▸ REQUIRED TASK
All of the data needs to be repeated exactly.

▸ DATA SHOWN
## START

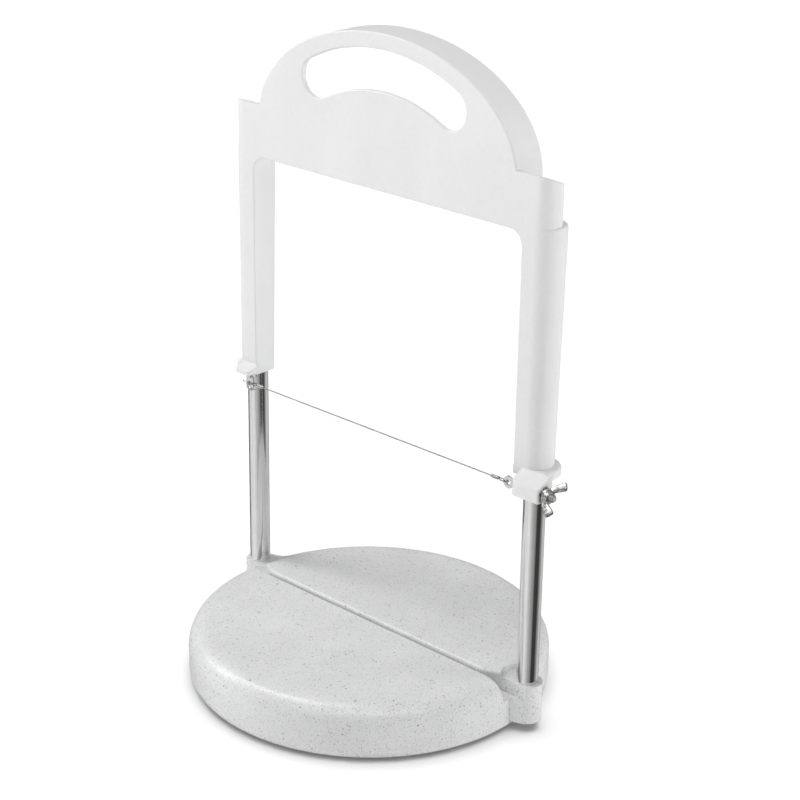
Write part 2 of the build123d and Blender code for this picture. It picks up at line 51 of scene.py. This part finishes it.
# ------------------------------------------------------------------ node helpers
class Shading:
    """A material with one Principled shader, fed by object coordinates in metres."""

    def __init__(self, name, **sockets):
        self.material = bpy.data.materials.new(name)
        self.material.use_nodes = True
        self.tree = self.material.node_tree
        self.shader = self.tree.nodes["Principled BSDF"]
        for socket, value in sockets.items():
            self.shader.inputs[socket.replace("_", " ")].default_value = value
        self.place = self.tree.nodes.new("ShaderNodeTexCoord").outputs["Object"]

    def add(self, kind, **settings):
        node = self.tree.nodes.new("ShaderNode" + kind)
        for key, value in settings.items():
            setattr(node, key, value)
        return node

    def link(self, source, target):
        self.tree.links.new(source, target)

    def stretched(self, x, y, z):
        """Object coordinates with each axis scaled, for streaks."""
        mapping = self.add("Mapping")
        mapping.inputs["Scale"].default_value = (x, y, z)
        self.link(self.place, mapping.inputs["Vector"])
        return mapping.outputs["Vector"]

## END

▸ CORRECT ANSWER
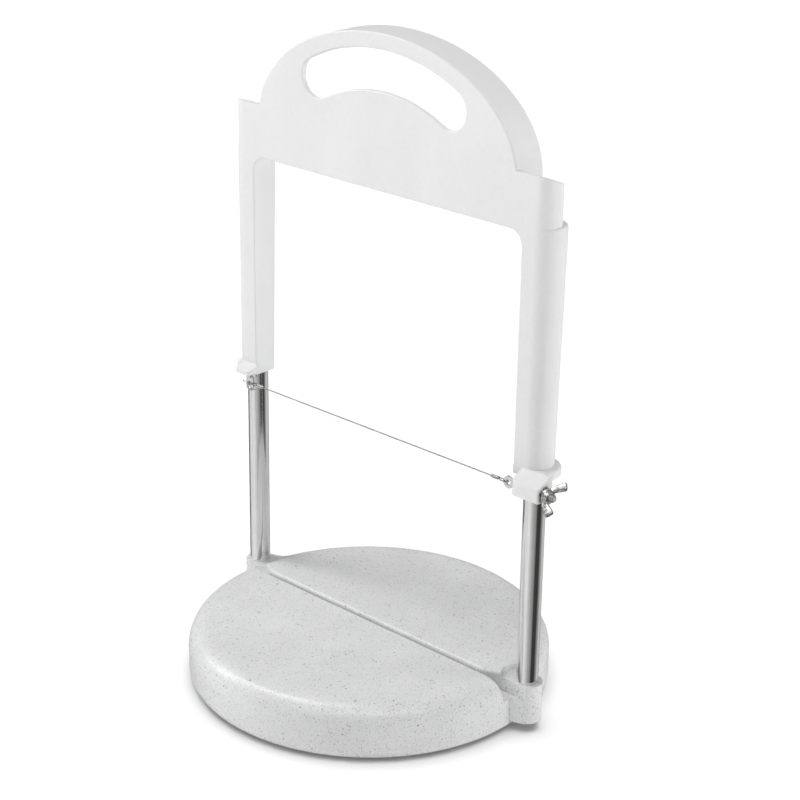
Write part 2 of the build123d and Blender code for this picture. It picks up at line 51 of scene.py. This part finishes it.
# ------------------------------------------------------------------ node helpers
class Shading:
    """A material with one Principled shader, fed by object coordinates in metres."""

    def __init__(self, name, **sockets):
        self.material = bpy.data.materials.new(name)
        self.material.use_nodes = True
        self.tree = self.material.node_tree
        self.shader = self.tree.nodes["Principled BSDF"]
        for socket, value in sockets.items():
            self.shader.inputs[socket.replace("_", " ")].default_value = value
        self.place = self.tree.nodes.new("ShaderNodeTexCoord").outputs["Object"]

    def add(self, kind, **settings):
        node = self.tree.nodes.new("ShaderNode" + kind)
        for key, value in settings.items():
            setattr(node, key, value)
        return node

    def link(self, source, target):
        self.tree.links.new(source, target)

    def stretched(self, x, y, z):
        """Object coordinates with each axis scaled, for streaks."""
        mapping = self.add("Mapping")
        mapping.inputs["Scale"].default_value = (x, y, z)
        self.link(self.place, mapping.inputs["Vector"])
        return mapping.outputs["Vector"]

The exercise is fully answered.